In the 1960s we had a clear mandate to go to the moon. Although NASA had an ambitious program of scientific exploration planned, the real motivation in the public's mind was to beat the Russians. After Apollo 11, interest in the space program dwindled rapidly. And consequently the budget was slashed and then slashed again.

Most of the people involved in the lunar landings have retired, and many have passed away. That is a lot of expertise to lose. A lot of that has not been passed on to the next generation of engineers because the newer engineers don't need that knowledge. Landing on the moon required a specific set of skills that isn't much in demand in the space program anymore.

Most of the equipment is gone too. A few lucky museums have command modules or lunar modules, or other significant chunks of Apollo hardware. But a lot of it has been scrapped. The manufacturers no longer have the specialized tools to build these spacecraft, and the detailed design documents have been thrown out. Not that we would actually use these machines, but today's engineers would study them to understand what their predecessors worked out for solutions to various problems.

How could these people throw out something so dear to the national heritage? Unfortunately these are private companies intent on making a profit. They are in the aircraft business, not the museum business. The plans and design documents for one lunar module take several thousand cubic feet of storage space.

NASA is, unfortunately, suffering a brain drain.
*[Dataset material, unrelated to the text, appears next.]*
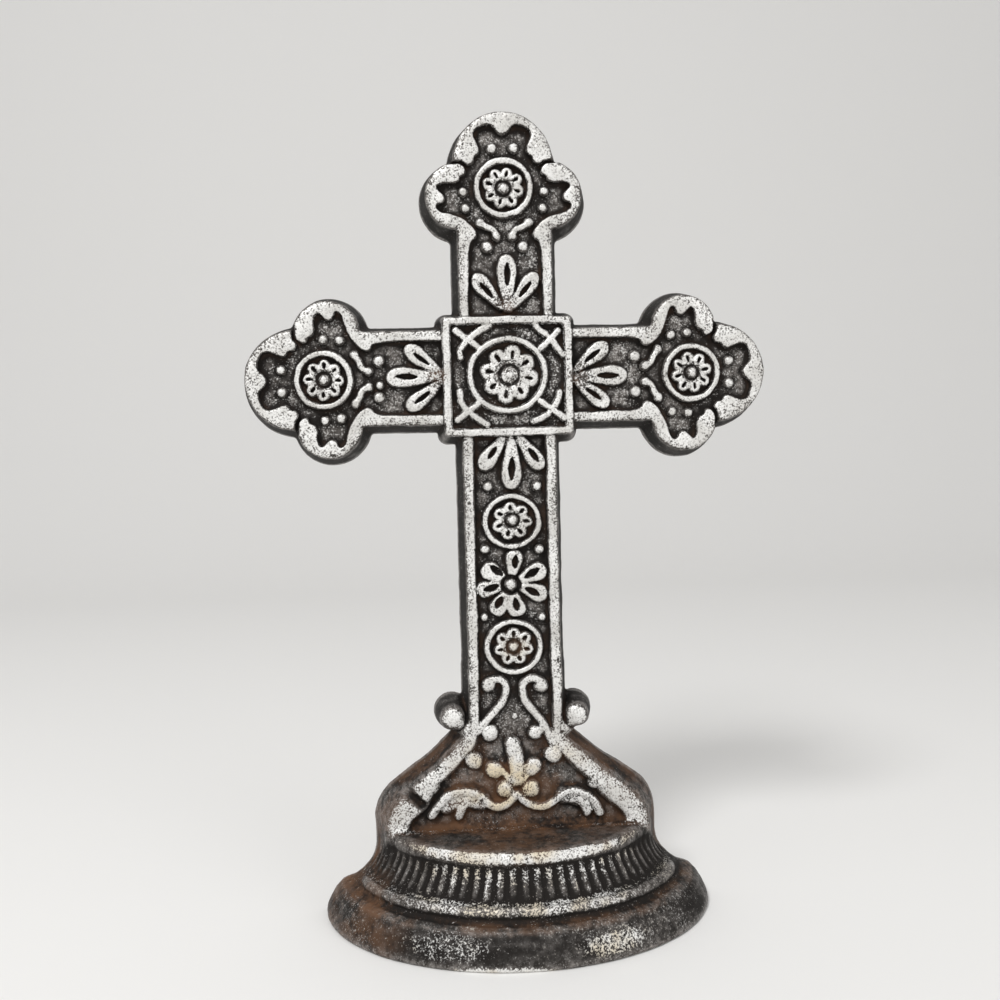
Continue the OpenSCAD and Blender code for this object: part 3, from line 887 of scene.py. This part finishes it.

While it was fashionable in the 1960s and 1970s to work for the space program, it isn't anymore. NASA is scrambling for talented scientists and engineers. There are probably two reasons for this. First, NASA isn't the same organization it was in the 1960s. Today it's more bureaucratic, more like the other government agencies. Second, much of what NASA does today is seen as routine and repetitive. The magical allure of space travel isn't what it used to be.

Henry Ford invented his automobile, and now a hundred years later the technology to produce automobiles is still commonplace. Similarly if the technology existed to go to the moon in 1969, it should still be around today.

It's not very useful to draw a parallel between technology that was intended from the start to be a mass-produced consumer product, and a highly specialized technology, only twenty or so items of which would ever be produced. There just isn't a big market for manned spaceships. The companies that produced them in the 1960s and 1970s went back to making conventional aircraft. Some of what they learned making the Apollo spacecraft was incorporated into their more consumer-oriented products, but some wasn't.

There were processes involved in making lunar spacecraft that were known literally to only a handful of people. They were the people who invented them. These techniques aren't necessarily needed into today's aerospace market, and so they weren't passed on when those people retired. Most automotive engineers can't make a wheel for a horse-drawn covered wagon. It's not technology that's required much anymore, so it's not generally passed down through the ranks of automotive engineers.